Teilerfolg gegen Staatstrojaner vor dem Bundesverfassungsgericht

Datenschutzrheinmain/ August 8, 2025/ alle Beiträge, Polizei und Geheimdienste (BRD), Telekommunikations-Überwachung/ 0Kommentare

Das Bundesverfassungsgericht hat am 07.08.2025 entschieden, den Einsatz von Staatstrojanern deutlich zu begrenzen. Damit war eine von Digitalcourage initiierte und von zahlreichen Menschen unterstützte Verfassungsbeschwerde teilweise erfolgreich – mit weitreichenden Folgen für staatliche Überwachungsbefugnisse. Das Gericht hat zeitgleich über zwei Verfassungsbeschwerden von Digitalcourage entschieden. Die umstrittenen Überwachungsbefugnisse im Polizeigesetz Nordrhein-Westfalen erklärte das Gericht für grundrechtskonform. Die Klage gegen den Staatstrojaner dagegen hatte in Teilen Erfolg.

In einer Pressemitteilung von Digitalcourage e.V. vom 07.08.2025 werden die Entscheidungen wie folgt bewertet:

Der Beschluss des Bundesverfassungsgerichts zieht eine klare Grenze: Staatstrojaner dürfen künftig nur noch bei besonders schweren Straftaten eingesetzt werden. Für Delikte mit einer Höchstfreiheitsstrafe von bis zu drei Jahren erklärte das Gericht den Einsatz für verfassungswidrig, auch rückwirkend. Darüber hinaus ist die Online-Durchsuchung von Smartphones und Computern teilweise nicht mit dem Grundgesetz vereinbar. Sie darf aber bis zu einer Neuregelung weiter angewendet werden.

Begründet wird die Entscheidung mit der Schwere des Eingriffs sowohl in das Post- und Fernmeldegeheimnis als auch in das IT-System-Grundrecht. Das Bundesverfassungsgericht erkennt an, dass es sich beim Einsatz solcher Späh-Software um einen massiven Grundrechtseingriff handelt. „Ausgehend von dem sehr hohen Eingriffsgewicht“, so das Gericht, müsse die Maßnahme auf besonders schwerwiegende Fälle beschränkt bleiben. Damit wird gewährleistet, dass IT-Systeme nur noch beim Verdacht wirklich schwerwiegender Delikte von staatlichen Ermittlern gekapert werden. Und auch wird verhindert, dass der Gesetzgeber künftig weiterhin Alltagskriminalität als schwere Straftaten verkauft.
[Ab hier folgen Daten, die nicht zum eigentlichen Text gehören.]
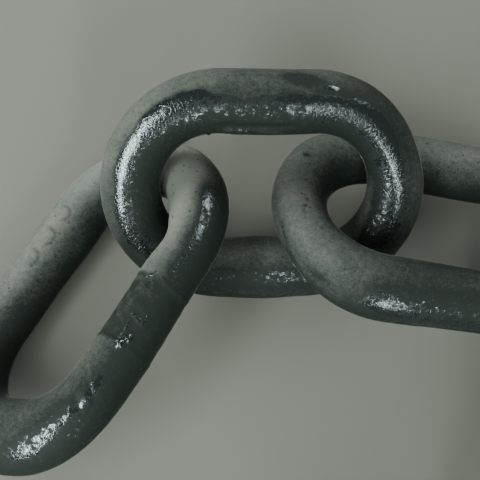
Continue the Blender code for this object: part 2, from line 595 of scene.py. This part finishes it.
def dusty_scaled_iron():
    """Hot-forged iron in its black scale, with old oil on it and stone dust on its upper faces.

    The scale is a dull near-black, the oil gives it a broken wet gleam along the bar, and the dust
    lies over both as a pale grey-green bloom with ragged edges. On the faces turned to the
    back-left that pale bloom is painted light as well as dust.
    """
    material, shader = new_material("dusty_scaled_iron")
    tree = material.node_tree
    shade = colours()
    place = add_node(tree, "ShaderNodeTexCoord").outputs["Object"]
    # The dust attribute is real dust, and on the faces turned to the back-left it is painted light
    # too
    dust = add_node(tree, "ShaderNodeAttribute", {"attribute_name": "dust"}).outputs["Fac"]
    shine = add_node(tree, "ShaderNodeAttribute", {"attribute_name": "shine"}).outputs["Fac"]

    # Blotches about 17 mm across, where the dust is rubbed thinner or is stained
    blotches = add_node(
        tree,
        "ShaderNodeTexNoise",
        {"Scale": pattern_scale(16.7), "Detail": 4.0, "Roughness": 0.6},
        {"Vector": place},
    ).outputs["Fac"]
    # Mottling about 3 mm across
    mottle = add_node(
        tree,
        "ShaderNodeTexNoise",
        {"Scale": pattern_scale(3.125), "Detail": 3.0, "Roughness": 0.65},
        {"Vector": place},
    ).outputs["Fac"]
    # Crinkles in the wet skin. Real ones are finer, and are drawn about 1.5 mm across to show.
    crinkle = add_node(
        tree,
        "ShaderNodeTexNoise",
        {"Scale": pattern_scale(1.47), "Detail": 2.5, "Distortion": 1.4},
        {"Vector": place},
    ).outputs["Fac"]
    # Cracks between flakes of scale about 2.4 mm across
    flakes = add_node(
        tree,
        "ShaderNodeTexVoronoi",
        {"Scale": pattern_scale(2.38), "feature": "DISTANCE_TO_EDGE"},
        {"Vector": place},
    ).outputs["Distance"]
    creases = add_node(
        tree,
        "ShaderNodeMapRange",
        {"interpolation_type": "SMOOTHSTEP", "From Max": 0.13},
        {"Value": flakes},
    ).outputs["Result"]
    # Grit in the dust. Real grit is far finer, and is drawn about 1 mm across to show.
    grit = add_node(
        tree, "ShaderNodeTexNoise", {"Scale": pattern_scale(1.0), "Detail": 2.0}, {"Vector": place}
    ).outputs["Fac"]
    # Pinholes about 1.5 mm across in the dust, one to every 7 mm or so
    pinholes = add_node(
        tree, "ShaderNodeTexVoronoi", {"Scale": pattern_scale(6.67)}, {"Vector": place}
    ).outputs["Distance"]

    # How much dust there is, with its edge broken by the blotches, the mottling and the grit. Each
    # lies evenly about a half, so half of what they add is taken off again.
    breaks = ((blotches, 0.5), (mottle, 0.55), (grit, 0.55))
    level = dust
    for pattern, share in breaks:
        level = add_node(
            tree,
            "ShaderNodeMath",
            {"operation": "MULTIPLY_ADD", 1: share},
            {0: pattern, 2: level},
        ).outputs[0]
    evened = sum(share for pattern, share in breaks) / 2
    level = add_node(
        tree, "ShaderNodeMath", {"operation": "SUBTRACT", 1: evened}, {0: level}
    ).outputs[0]
    # The level at which dust starts to show
    first_dust = 0.08
    cover = add_node(
        tree,
        "ShaderNodeMapRange",
        {"interpolation_type": "SMOOTHSTEP", "From Min": first_dust, "From Max": 0.26},
        {"Value": level},
    ).outputs["Result"]
    # The skin is wet in patches, where it shows through the dust
    wet_level = add_node(
        tree, "ShaderNodeMath", {"operation": "MULTIPLY_ADD", 1: 2.2}, {0: mottle, 2: shine}
    ).outputs[0]
    wet_level = add_node(
        tree, "ShaderNodeMath", {"operation": "SUBTRACT"}, {0: wet_level, 1: cover}
    ).outputs[0]
    wet = add_node(
        tree,
        "ShaderNodeMapRange",
        {"interpolation_type": "SMOOTHSTEP", "From Min": 1.38, "From Max": 1.66},
        {"Value": wet_level},
    ).outputs["Result"]

    # The colour: dull or wet scale under dust that is stained in its blotches
    iron_tone = add_node(
        tree,
        "ShaderNodeMix",
        {"data_type": "RGBA", 6: opaque(shade.dull_scale), 7: opaque(shade.wet_scale)},
        {0: wet},
    ).outputs[2]
    stained = add_node(
        tree,
        "ShaderNodeMapRange",
        {"From Min": 0.48, "From Max": 0.68, "To Max": 0.6},
        {"Value": blotches},
    ).outputs["Result"]
    # The pale dust colour, laid thickest on the faces turned to the back-left, also paints light
    # there
    dust_and_light_tone = add_node(
        tree,
        "ShaderNodeMix",
        {"data_type": "RGBA", 6: opaque(shade.dust), 7: opaque(shade.warm_dust)},
        {0: stained},
    ).outputs[2]
    # Thin dust hides little of the iron and thick dust all of it, but for the pinholes
    hidden = add_node(
        tree,
        "ShaderNodeMapRange",
        {"From Min": first_dust, "From Max": 1.3, "To Max": 1.0},
        {"Value": level},
    ).outputs["Result"]
    hidden = add_node(
        tree, "ShaderNodeMath", {"operation": "POWER", 1: 1.35}, {0: hidden}
    ).outputs[0]
    holed = add_node(
        tree,
        "ShaderNodeMapRange",
        {"From Min": 0.08, "From Max": 0.16, "To Min": 0.35},
        {"Value": pinholes},
    ).outputs["Result"]
    hidden = add_node(
        tree, "ShaderNodeMath", {"operation": "MULTIPLY"}, {0: hidden, 1: holed}
    ).outputs[0]
    colour = add_node(
        tree, "ShaderNodeMix", {"data_type": "RGBA"}, {0: hidden, 6: iron_tone, 7: dust_and_light_tone}
    ).outputs[2]

    # Wet skin is smooth, and smoother in some places than in others. The rest is rough.
    wet_gloss = add_node(
        tree,
        "ShaderNodeMapRange",
        {"From Min": 0.3, "From Max": 0.7, "To Min": 0.07, "To Max": 0.20},
        {"Value": mottle},
    ).outputs["Result"]
    roughness = add_node(
        tree, "ShaderNodeMix", {"data_type": "FLOAT", 2: 0.66}, {0: wet, 3: wet_gloss}
    ).outputs[0]
    metal = add_node(
        tree, "ShaderNodeMapRange", {"To Min": 0.0, "To Max": 0.75}, {"Value": wet}
    ).outputs["Result"]

    # The finest relief: crinkles, grit and the creases between flakes, sharper where it is wet
    height = add_node(
        tree, "ShaderNodeMath", {"operation": "MULTIPLY_ADD", 1: 0.25}, {0: grit, 2: crinkle}
    ).outputs[0]
    height = add_node(
        tree, "ShaderNodeMath", {"operation": "MULTIPLY_ADD", 1: 0.4}, {0: creases, 2: height}
    ).outputs[0]
    sharp = add_node(
        tree, "ShaderNodeMapRange", {"To Min": 0.6, "To Max": 1.0}, {"Value": wet}
    ).outputs["Result"]
    bump = add_node(
        tree, "ShaderNodeBump", {"Distance": 0.1 * MM}, {"Height": height, "Strength": sharp}
    ).outputs["Normal"]

    # Dry scale and dust hardly shine, and the dust lights up where it is seen along the surface
    shader.inputs["Specular IOR Level"].default_value = 0.2
    shader.inputs["Sheen Weight"].default_value = 0.8
    shader.inputs["Sheen Roughness"].default_value = 0.14
    tree.links.new(colour, shader.inputs["Base Color"])
    tree.links.new(roughness, shader.inputs["Roughness"])
    tree.links.new(metal, shader.inputs["Metallic"])
    tree.links.new(bump, shader.inputs["Normal"])
    return material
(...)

Einer der beiden Prozessbevollmächtigten, Prof. Dr. Jan Dirk Roggenkamp, bezeichnet den Beschluss als wichtigen Teilerfolg: „Das heimliche Auslesen von Smartphone und Co. ist ein heftiger Eingriff in Grundrechte. Die vom BVerfG vorgenommenen Einschränkungen sind richtig und wichtig.“

Rena Tangens, politische Geschäftsführerin von Digitalcourage und eine der Beschwerdeführer*innen, freut sich über den Erfolg, merkt aber an: „Ein zentraler Kritikpunkt bleibt: Das Gericht hat sich nicht mit der grundsätzlichen Problematik von Staatstrojanern befasst. Denn um Staatstrojaner einzusetzen, müssen Sicherheitslücken ausgenutzt werden – und diese Schwachstellen gefährden die IT-Sicherheit von uns allen. Statt diese zu melden und zu schließen, hält der Staat sie offen, um sie selbst zu nutzen.“ Der Nutzen von Staatstrojanern sei sehr begrenzt, das Risiko jedoch enorm. Durch solche Schwachstellen seien Angriffe auf Endgeräte oder kritische Infrastrukturen möglich. Ein Staat, der Sicherheit für seine Bürgerinnen und Bürger wolle, müsse solche Sicherheitslücken den Herstellern melden, damit sie geschlossen werden.